I've been thinking about my friend Becky this week, partly because I always think about her, but mostly because her second daughter, the lovely and talented Alexandra ANN, is getting married tomorrow.
Here's the deal. When Becky was alive we talked almost every single day, and so we both had the sense that we lived doubly--I had my own life and I had her life, too. She felt the same about me and mine, as well. So when she died, I lost my friend AND I lost my second life. There were parts of myself that shut down that day, and frankly I've just never recovered them, although in my own defense, I have tried.
I can't help but think how frustrated Becky would be with me about this state of affairs. She and I were alike in many ways, but there were differences, and one of them is that Becky had a talent for inhabiting the present with a fierce, delighted energy.
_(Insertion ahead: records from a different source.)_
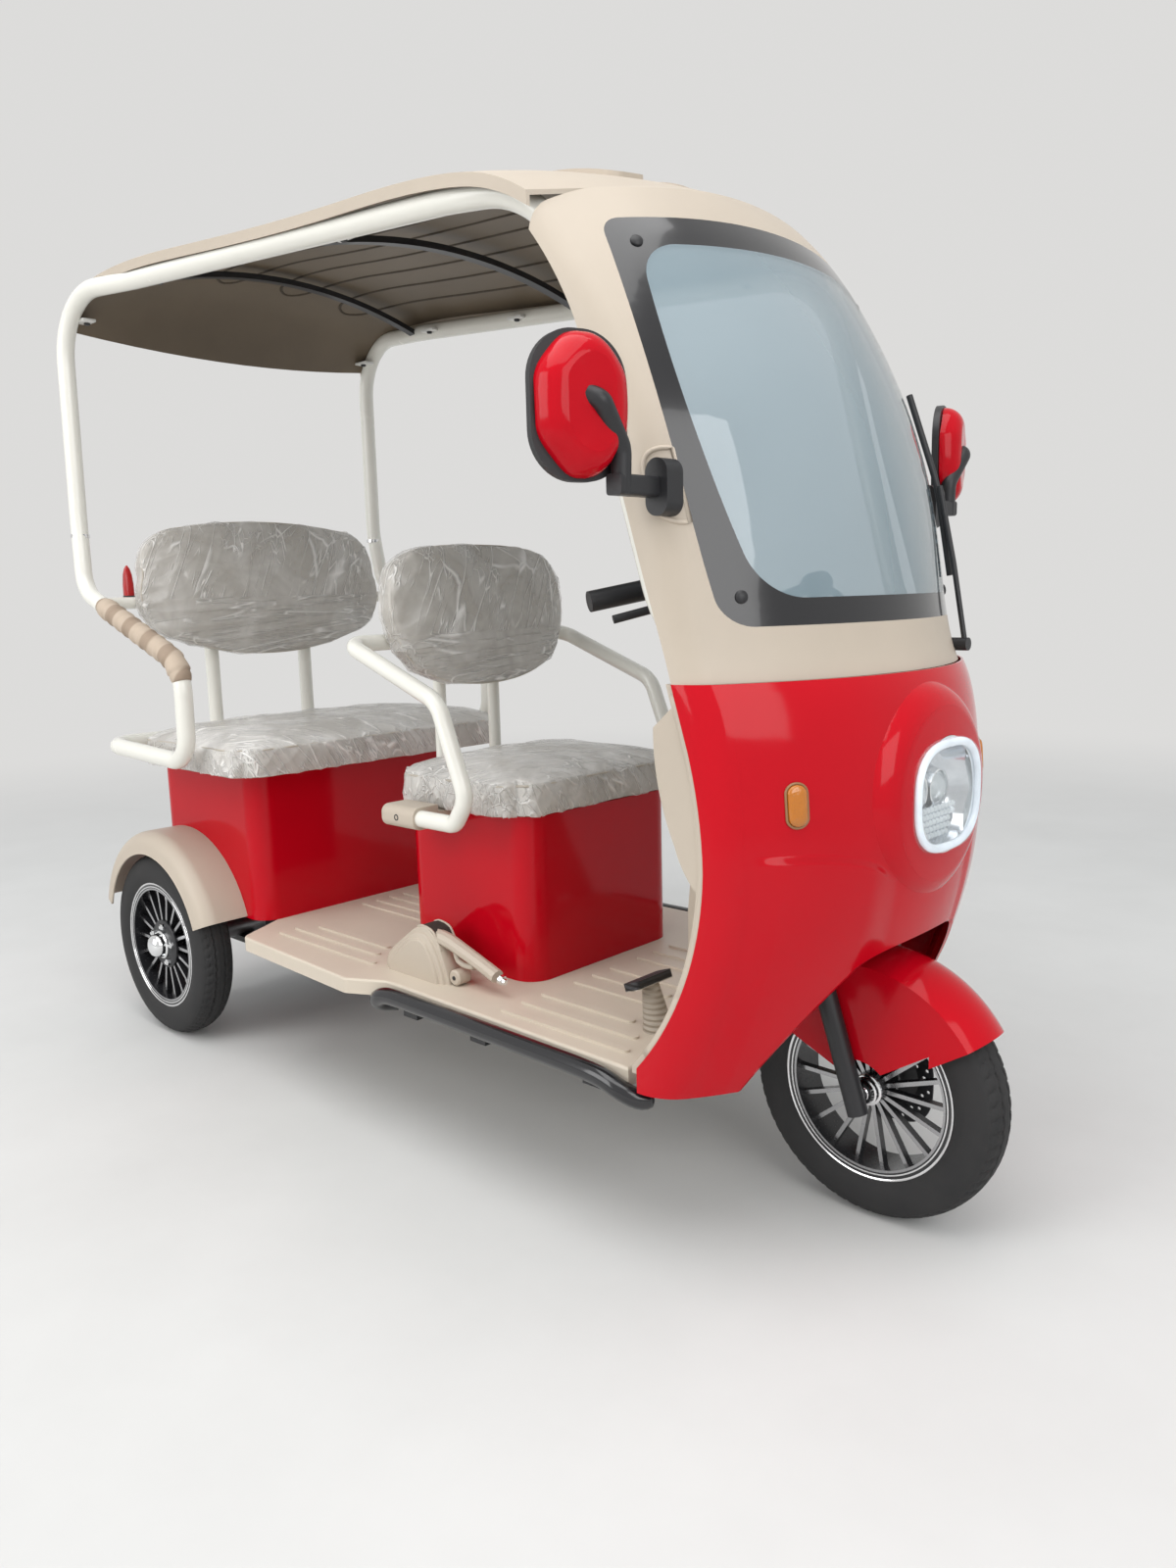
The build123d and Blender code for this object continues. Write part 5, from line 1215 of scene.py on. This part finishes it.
for side_name, side in SIDES:
    frame_skin = tree_of(nodes["side_frame_" + side_name].data)
    for index, x in enumerate((-0.93, -0.62, -0.30, 0.02, 0.36)):
        scan = [first_hit(frame_skin, (x, side * (0.30 + 0.01 * n), 1.2), (0, 0, 1))[0] for n in range(12)]
        under = [point for point in scan if point is not None and point.z > 1.5]
        if not under:
            continue
        tube_at = sum(under, Vector()) / len(under)
        place = Vector((x, tube_at.y - side * 0.022, tube_at.z + 0.012))
        small_block(f"roof_tab_{side_name}_{index}", place, TAB_SIZE, mat_tab, "tube_white")
        bolt_at = place - Vector((0, side * 0.004, 0.003))
        name = f"roof_bolt_{side_name}_{index}"
        add_turned(name, ROOF_BOLT, bolt_at, (0, 0, -1), 6, mat_black, "frame_black")

# Foam wrap on the near armrest, wound in bands round the tube
WRAP_STEP = 0.004
WRAP_RADIUS = 0.0195
WRAP_TURN = 0.034
wrap_path = [Vector((-0.868 + WRAP_STEP * n, -0.429, 1.0205 - WRAP_STEP * 0.368 * n)) for n in range(72)]
for n in range(1, 20):
    angle = radians(20.2 + 2.9 * n)
    wrap_path.append(Vector((-0.6089 + 0.080 * sin(angle), -0.4295, 0.840 + 0.080 * cos(angle))))
wrap_sizes = []
for index in range(len(wrap_path)):
    turn_at = (index * WRAP_STEP % WRAP_TURN) / WRAP_TURN
    ends = min(1.0, index / 3, (len(wrap_path) - 1 - index) / 3)
    wrap_sizes.append(WRAP_RADIUS + (0.0022 + 0.0035 * turn_at) * ends)


def foam_material():
    """Brown foam with lighter bands that slant round the tube."""
    mat = moulded("foam_wrap", (0.47, 0.33, 0.22), rough=0.75, grain=0.5, vary=0.1, grain_scale=300.0)
    tree, bsdf = parts_of(mat)
    slant = {0: coords(tree), 1: (0.80, 0.34, -0.50)}
    along = node(tree, "ShaderNodeVectorMath", slant, operation="DOT_PRODUCT").outputs["Value"]
    wave = maths(tree, "SINE", maths(tree, "MULTIPLY", along, 84.0))
    half_up = maths(tree, "MULTIPLY_ADD", wave, 0.5, 0.5)
    bands = ramp(tree, half_up, ((0.30, (0.33, 0.25, 0.185)), (0.50, (0.50, 0.405, 0.315))))
    set_inputs(tree, bsdf, {"Base Color": bands})
    return mat


add_tube("armrest_wrap", wrap_path, wrap_sizes, 24, foam_material(), "tube_white")

# Collars on the rear uprights of the side tubes
TUBE_COLLAR = ((-0.004, 0.0195), (-0.004, 0.0212), (0.004, 0.0212), (0.004, 0.0195))
for side_name, side in SIDES:
    at = (-0.9795, side * 0.4185, 1.182)
    name = "tube_collar_" + side_name
    add_turned(name, TUBE_COLLAR, at, (0.02, 0, 1), 32, mat_polished, "tube_white", closed=True)

# Rolled edges of the rear fenders
fender_skin = tree_of(nodes["rear_fenders"].data)
FENDER_STEPS = 60
for side_name, side in SIDES:
    edge = []
    for step in range(FENDER_STEPS + 1):
        angle = radians(8 + step * 164 / FENDER_STEPS)
        direction = Vector((cos(angle), 0, sin(angle)))
        start = Vector((-0.814, side * 0.4095, 0.232)) + direction * 0.15
        point, _ = first_hit(fender_skin, start, direction, 0.14)
        if point is not None:
            edge.append(point + direction * 0.001)
    add_tube("fender_edge_" + side_name, edge, 0.0028, 8, mat_lip, "shell_beige")

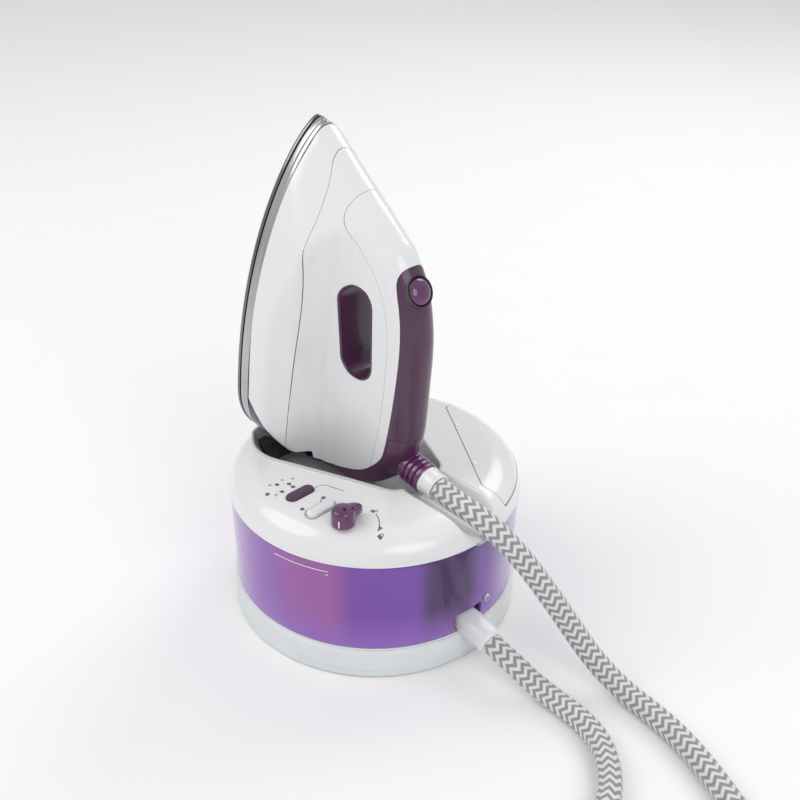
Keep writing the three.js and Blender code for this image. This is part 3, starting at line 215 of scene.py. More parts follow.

When I spoke at her funeral, I quoted C.S. Lewis who said his mother was one of those people who took to happiness the way some people always find the best seat on the train. I, on the other hand, am always looking for ways to keep my past alive, to make it present long after I should let a thing go. I can practically hear Becky scold me. ANN! DARLIN'! I LOVE YOU BUT YOU GOTTA MOVE ON, BECAUSE I HAVE.
On the other hand, she would be thrilled with her girls who are beautiful and smart and emotionally healthy and very much engaged with the present. They are truly their mother's daughters. Awesome cannot begin to describe them. And their father, too. I do love them all dearly.